Problem to solve: Copy out each line below exactly as it appears.
+-------+
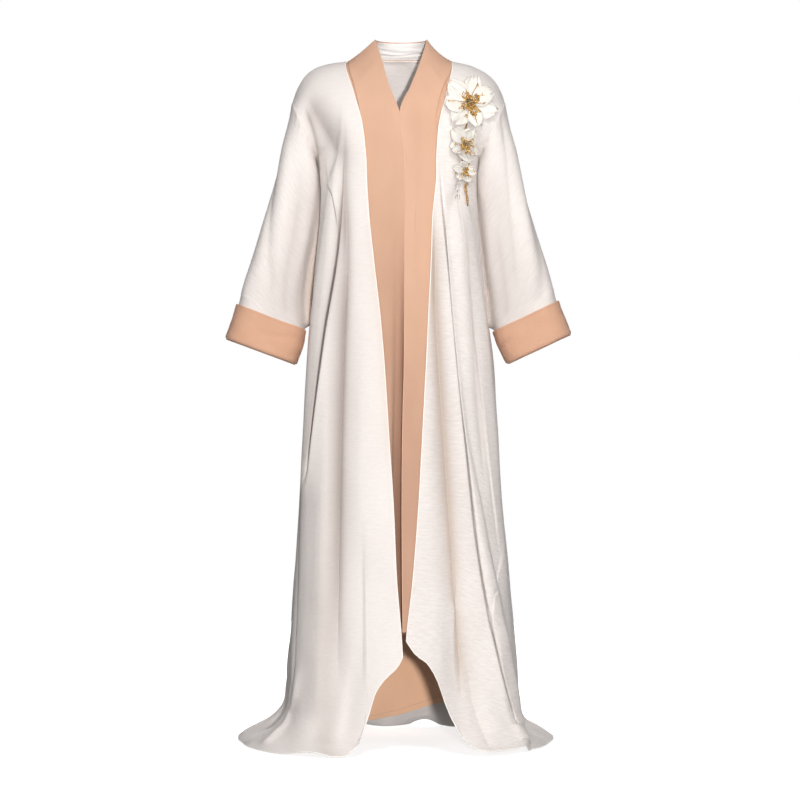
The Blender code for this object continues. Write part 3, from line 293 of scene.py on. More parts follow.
# ------------------------------------------------------------------ curves and sheets
def ease(value):
    """0 below 0, 1 above 1, and smooth between."""
    value = np.clip(value, 0, 1)
    return value * value * (3 - 2 * value)


def steps_to_one(steps):
    """Equal steps from 0 to 1."""
    return np.linspace(0, 1, steps + 1)


def smooth(knots, rows, at):
    """Rows (one for each knot) read at the places at, on a smooth curve through all of them."""
    rows = np.asarray(rows, float)
    at = np.asarray(at, float)
    slopes = np.gradient(rows, knots, axis=0, edge_order=2)
    index = np.clip(np.searchsorted(knots, at, side="right") - 1, 0, len(knots) - 2)
    step = knots[index + 1] - knots[index]
    t = (at - knots[index]) / step
    tail = (1,) * (rows.ndim - 1)
    step = step.reshape(step.shape + tail)
    t = t.reshape(t.shape + tail)
    start = (2 * t**3 - 3 * t**2 + 1) * rows[index] + (t**3 - 2 * t**2 + t) * step * slopes[index]
    end = (3 * t**2 - 2 * t**3) * rows[index + 1] + (t**3 - t**2) * step * slopes[index + 1]
    return start + end


def bezier(p0, p1, p2, p3, t):
    """Points of a cubic curve at the places t."""
    t = np.asarray(t, float)[:, None]
    return ((1 - t)**3 * np.asarray(p0) + 3 * (1 - t)**2 * t * np.asarray(p1)
            + 3 * (1 - t) * t**2 * np.asarray(p2) + t**3 * np.asarray(p3))


def through_three(first, middle, last, t):
    """The vector at t on a parabola through three vectors, at 0, 0.5 and 1."""
    first, middle, last = (np.asarray(v, float) for v in (first, middle, last))
    return (2 * (t - 0.5) * (t - 1) * first + 4 * t * (1 - t) * middle
            + 2 * t * (t - 0.5) * last)


def normals(points, wrap=False):
    """Unit normals of a grid of points (down, across), with the last step joined on if it wraps."""
    if wrap:
        across = np.roll(points, -1, axis=1) - np.roll(points, 1, axis=1)
    else:
        across = np.gradient(points, axis=1)
    down = np.gradient(points, axis=0)
    normal = np.cross(across, down)
    return normal / np.maximum(np.linalg.norm(normal, axis=2, keepdims=True), 1e-9)


def outward(points, wrap=False):
    """Normals that point away from the body's upright middle line."""
    normal = normals(points, wrap)
    middle = points.mean(axis=(0, 1))
    centre = np.array([0.0, 0.0, middle[2]])
    if np.sum(normal * (points - centre)) < 0:
        normal = -normal
    return normal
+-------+
Full response:
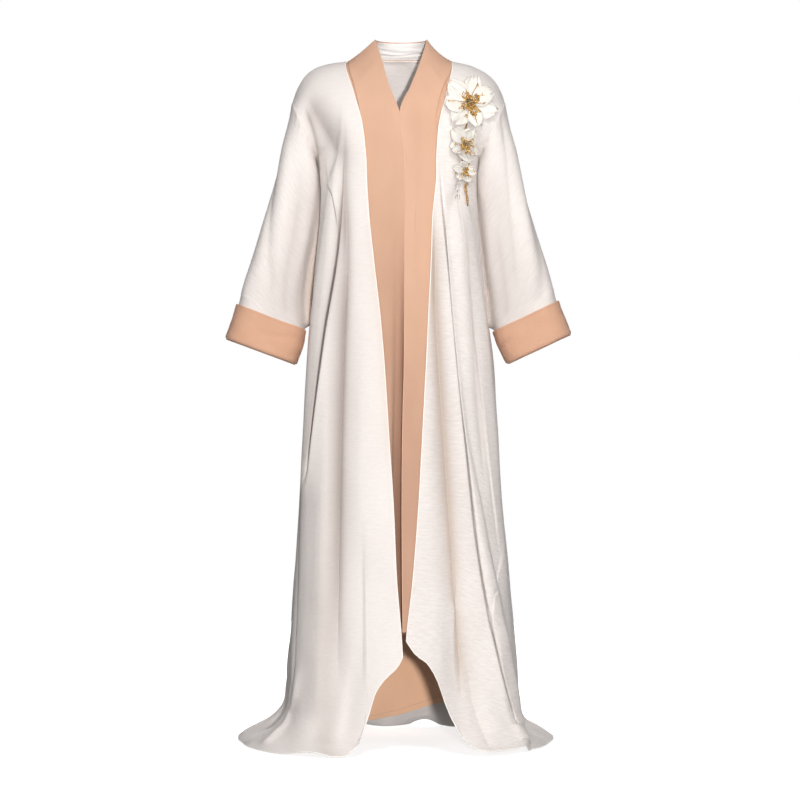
The Blender code for this object continues. Write part 3, from line 293 of scene.py on. More parts follow.
# ------------------------------------------------------------------ curves and sheets
def ease(value):
    """0 below 0, 1 above 1, and smooth between."""
    value = np.clip(value, 0, 1)
    return value * value * (3 - 2 * value)


def steps_to_one(steps):
    """Equal steps from 0 to 1."""
    return np.linspace(0, 1, steps + 1)


def smooth(knots, rows, at):
    """Rows (one for each knot) read at the places at, on a smooth curve through all of them."""
    rows = np.asarray(rows, float)
    at = np.asarray(at, float)
    slopes = np.gradient(rows, knots, axis=0, edge_order=2)
    index = np.clip(np.searchsorted(knots, at, side="right") - 1, 0, len(knots) - 2)
    step = knots[index + 1] - knots[index]
    t = (at - knots[index]) / step
    tail = (1,) * (rows.ndim - 1)
    step = step.reshape(step.shape + tail)
    t = t.reshape(t.shape + tail)
    start = (2 * t**3 - 3 * t**2 + 1) * rows[index] + (t**3 - 2 * t**2 + t) * step * slopes[index]
    end = (3 * t**2 - 2 * t**3) * rows[index + 1] + (t**3 - t**2) * step * slopes[index + 1]
    return start + end


def bezier(p0, p1, p2, p3, t):
    """Points of a cubic curve at the places t."""
    t = np.asarray(t, float)[:, None]
    return ((1 - t)**3 * np.asarray(p0) + 3 * (1 - t)**2 * t * np.asarray(p1)
            + 3 * (1 - t) * t**2 * np.asarray(p2) + t**3 * np.asarray(p3))


def through_three(first, middle, last, t):
    """The vector at t on a parabola through three vectors, at 0, 0.5 and 1."""
    first, middle, last = (np.asarray(v, float) for v in (first, middle, last))
    return (2 * (t - 0.5) * (t - 1) * first + 4 * t * (1 - t) * middle
            + 2 * t * (t - 0.5) * last)


def normals(points, wrap=False):
    """Unit normals of a grid of points (down, across), with the last step joined on if it wraps."""
    if wrap:
        across = np.roll(points, -1, axis=1) - np.roll(points, 1, axis=1)
    else:
        across = np.gradient(points, axis=1)
    down = np.gradient(points, axis=0)
    normal = np.cross(across, down)
    return normal / np.maximum(np.linalg.norm(normal, axis=2, keepdims=True), 1e-9)


def outward(points, wrap=False):
    """Normals that point away from the body's upright middle line."""
    normal = normals(points, wrap)
    middle = points.mean(axis=(0, 1))
    centre = np.array([0.0, 0.0, middle[2]])
    if np.sum(normal * (points - centre)) < 0:
        normal = -normal
    return normal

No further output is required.